**The problem:**
Extract from the listing each line in which the word "FreeCAD" appears.

**Collected material:**
____________________

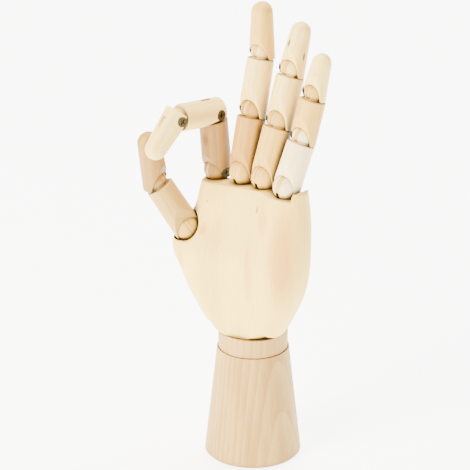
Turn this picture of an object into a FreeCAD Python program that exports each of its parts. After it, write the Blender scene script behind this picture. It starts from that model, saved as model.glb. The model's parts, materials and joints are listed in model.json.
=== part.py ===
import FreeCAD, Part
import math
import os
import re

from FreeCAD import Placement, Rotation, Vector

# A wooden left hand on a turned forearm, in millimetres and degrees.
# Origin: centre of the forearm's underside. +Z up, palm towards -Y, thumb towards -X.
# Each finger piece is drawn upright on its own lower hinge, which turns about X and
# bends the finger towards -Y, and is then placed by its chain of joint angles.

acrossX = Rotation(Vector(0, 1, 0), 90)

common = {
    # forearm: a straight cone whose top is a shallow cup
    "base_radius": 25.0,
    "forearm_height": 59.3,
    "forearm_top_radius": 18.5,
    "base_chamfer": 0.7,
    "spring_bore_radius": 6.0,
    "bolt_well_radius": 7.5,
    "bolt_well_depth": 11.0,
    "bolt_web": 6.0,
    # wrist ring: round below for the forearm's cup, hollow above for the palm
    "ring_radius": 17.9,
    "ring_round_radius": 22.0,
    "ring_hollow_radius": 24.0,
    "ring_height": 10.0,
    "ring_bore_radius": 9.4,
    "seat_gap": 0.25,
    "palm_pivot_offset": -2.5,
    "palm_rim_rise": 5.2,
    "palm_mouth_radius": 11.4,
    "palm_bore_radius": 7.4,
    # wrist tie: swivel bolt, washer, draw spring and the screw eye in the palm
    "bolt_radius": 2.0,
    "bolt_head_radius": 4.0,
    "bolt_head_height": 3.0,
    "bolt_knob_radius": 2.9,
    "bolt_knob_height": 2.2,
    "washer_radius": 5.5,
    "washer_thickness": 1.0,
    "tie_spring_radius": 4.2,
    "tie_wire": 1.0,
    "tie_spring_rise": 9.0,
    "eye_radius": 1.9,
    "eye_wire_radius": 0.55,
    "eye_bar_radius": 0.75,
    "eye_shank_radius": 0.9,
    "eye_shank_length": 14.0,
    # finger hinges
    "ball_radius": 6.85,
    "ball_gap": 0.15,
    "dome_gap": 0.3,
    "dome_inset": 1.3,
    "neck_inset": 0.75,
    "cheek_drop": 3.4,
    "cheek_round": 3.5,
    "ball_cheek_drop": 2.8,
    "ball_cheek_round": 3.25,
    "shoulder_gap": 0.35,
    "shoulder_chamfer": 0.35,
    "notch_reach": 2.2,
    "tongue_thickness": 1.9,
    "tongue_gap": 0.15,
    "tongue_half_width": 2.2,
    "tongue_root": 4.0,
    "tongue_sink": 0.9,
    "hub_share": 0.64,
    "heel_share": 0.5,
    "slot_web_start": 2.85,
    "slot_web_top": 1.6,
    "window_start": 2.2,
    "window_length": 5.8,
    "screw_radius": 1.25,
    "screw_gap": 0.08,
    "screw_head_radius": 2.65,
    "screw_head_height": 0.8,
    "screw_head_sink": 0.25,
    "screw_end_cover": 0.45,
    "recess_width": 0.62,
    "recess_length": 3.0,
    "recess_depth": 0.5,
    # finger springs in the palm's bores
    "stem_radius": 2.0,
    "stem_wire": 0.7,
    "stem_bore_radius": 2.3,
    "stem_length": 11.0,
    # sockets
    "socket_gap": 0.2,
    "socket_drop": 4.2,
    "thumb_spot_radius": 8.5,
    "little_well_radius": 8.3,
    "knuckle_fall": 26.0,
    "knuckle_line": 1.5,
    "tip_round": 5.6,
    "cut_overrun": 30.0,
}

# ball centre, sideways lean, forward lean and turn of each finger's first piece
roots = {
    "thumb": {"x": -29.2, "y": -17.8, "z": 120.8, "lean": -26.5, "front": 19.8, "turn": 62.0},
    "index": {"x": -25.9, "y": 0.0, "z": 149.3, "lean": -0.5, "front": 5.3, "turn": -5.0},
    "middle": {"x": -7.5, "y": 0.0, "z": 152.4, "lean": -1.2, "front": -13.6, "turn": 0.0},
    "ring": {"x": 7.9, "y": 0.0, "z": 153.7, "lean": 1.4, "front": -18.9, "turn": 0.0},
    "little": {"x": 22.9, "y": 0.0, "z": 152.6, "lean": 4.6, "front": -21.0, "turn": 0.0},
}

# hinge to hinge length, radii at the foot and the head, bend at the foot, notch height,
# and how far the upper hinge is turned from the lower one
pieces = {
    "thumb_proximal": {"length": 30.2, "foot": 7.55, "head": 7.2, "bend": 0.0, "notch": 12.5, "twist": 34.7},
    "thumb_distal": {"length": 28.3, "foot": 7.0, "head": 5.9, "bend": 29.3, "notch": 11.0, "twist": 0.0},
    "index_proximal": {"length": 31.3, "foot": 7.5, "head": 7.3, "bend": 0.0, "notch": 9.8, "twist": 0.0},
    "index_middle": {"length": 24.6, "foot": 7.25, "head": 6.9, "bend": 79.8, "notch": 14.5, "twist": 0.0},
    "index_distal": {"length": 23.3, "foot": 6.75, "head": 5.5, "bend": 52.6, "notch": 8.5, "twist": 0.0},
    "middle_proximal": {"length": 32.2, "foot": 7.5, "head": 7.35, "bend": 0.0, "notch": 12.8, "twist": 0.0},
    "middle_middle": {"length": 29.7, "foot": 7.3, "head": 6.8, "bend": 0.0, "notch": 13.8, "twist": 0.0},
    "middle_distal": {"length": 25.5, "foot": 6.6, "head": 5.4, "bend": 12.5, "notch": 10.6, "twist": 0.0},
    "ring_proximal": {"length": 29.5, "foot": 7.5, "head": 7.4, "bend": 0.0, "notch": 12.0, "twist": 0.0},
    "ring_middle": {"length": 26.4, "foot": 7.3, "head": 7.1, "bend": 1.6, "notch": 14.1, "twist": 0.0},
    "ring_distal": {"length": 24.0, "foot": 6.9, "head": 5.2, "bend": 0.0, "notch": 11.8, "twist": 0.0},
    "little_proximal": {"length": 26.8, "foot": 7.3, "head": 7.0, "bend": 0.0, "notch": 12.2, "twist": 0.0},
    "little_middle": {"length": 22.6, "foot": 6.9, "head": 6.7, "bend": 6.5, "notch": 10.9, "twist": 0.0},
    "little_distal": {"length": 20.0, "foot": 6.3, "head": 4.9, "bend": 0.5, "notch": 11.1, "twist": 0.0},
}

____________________

**Complete response:**
Turn this picture of an object into a FreeCAD Python program that exports each of its parts. After it, write the Blender scene script behind this picture. It starts from that model, saved as model.glb. The model's parts, materials and joints are listed in model.json.
import FreeCAD, Part
from FreeCAD import Placement, Rotation, Vector